SPEAKER_01So by only analyzing hospitalized patients.
SPEAKER_00You are effectively controlling for that collider. Suddenly, the math will show a massive, entirely fake correlation between respiratory illnesses and broken bones. The source beautifully calls this trap confidence theater. The model gets wider and more elaborate, making the researchers highly confident, but it's really just mathematically generating its own bias.
SPEAKER_01That is genuinely terrifying when you realize these adjusted estimates carry so much weight in epidemiology.
SPEAKER_00They really do. Unadjusted comparisons get ignored while these confidence theater models basically dictate public policy.
SPEAKER_01And the actual medical treatments you and I receive. So how do researchers even fix this? Is the answer just waiting for better machine learning software that can, I don't know, automatically flag a collider?
SPEAKER_00No, a computer can't fix this because it's a reasoning problem, not a calculation problem. Better practice has to start before the model is ever built. Researchers need to define a clear estimate. Just a highly specific, defensible, causal question they want to answer, and they also need to run sensitivity analyses.
SPEAKER_01So they have to basically stress test the model to see how fragile the math actually is.
SPEAKER_00Yes, it forces humility. A sensitivity analysis asks: if there's an unknown variable we completely missed, how big would its impact have to be to overturn our results?

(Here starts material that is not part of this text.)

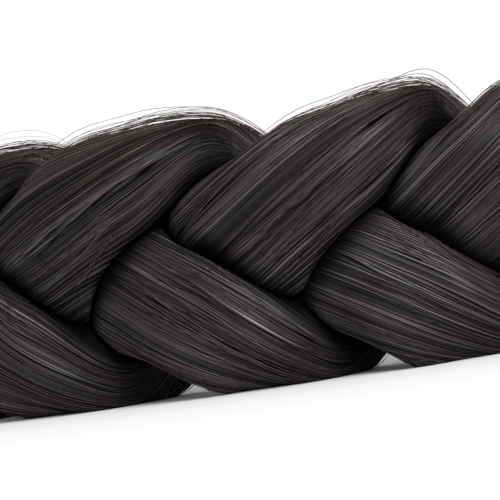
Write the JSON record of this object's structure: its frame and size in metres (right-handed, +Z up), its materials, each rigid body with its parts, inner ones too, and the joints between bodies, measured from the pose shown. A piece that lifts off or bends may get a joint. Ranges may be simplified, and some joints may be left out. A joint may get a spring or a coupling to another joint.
{
  "type": "braided headband",
  "caption": "Headband of thick dark synthetic hair plaited flat into a loop, its tapered ends wrapped and joined at the back by a flat elastic; it stands on its edge as a ring.",
  "frame": {"origin": "on the surface the headband rests on, under the middle of its bounding box", "axes": "+X across the loop to the wearer's left ear, +Y to the elastic at the back, +Z up, through the loop; the front of the braid faces -Y"},
  "size_m": [0.1932, 0.1716, 0.041],
  "materials": {
    "braid_hair": "fine synthetic hair, brown-black, satin sheen along the fibres",
    "wrapped_hair": "the same hair wound tightly round each end",
    "elastic": "matt black flat woven elastic"
  },
  "bodies": {
    "root": {"strand_1": "braid_hair", "strand_2": "braid_hair", "strand_3": "braid_hair", "end_wrap_left": "wrapped_hair", "end_wrap_right": "wrapped_hair", "elastic_band": "elastic"}
  },
  "joints": []
}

SPEAKER_01Aaron Powell So regression should just be one component of scientific reasoning, not a total substitute for it.
SPEAKER_00Exactly.
SPEAKER_01It fundamentally changes how you read the news. Regression adjustment isn't a guarantee that bias is handled at all. It's really simply a modeling choice.
SPEAKER_00Aaron Powell A choice that can easily go wrong.
SPEAKER_01And I really want you to consider how this extends into your own daily life. The source exposes how confidence theater impacts health policy, but it goes way beyond that. Exactly. Think about it. If elite researchers can fall for this illusion of control, well, how much blind faith are we putting into the massively complex, quote unquote, adjusted algorithms that are currently determining your credit scores?
SPEAKER_00Or screening your job applications.
SPEAKER_01Or calculating your insurance premiums. It's definitely something to think about.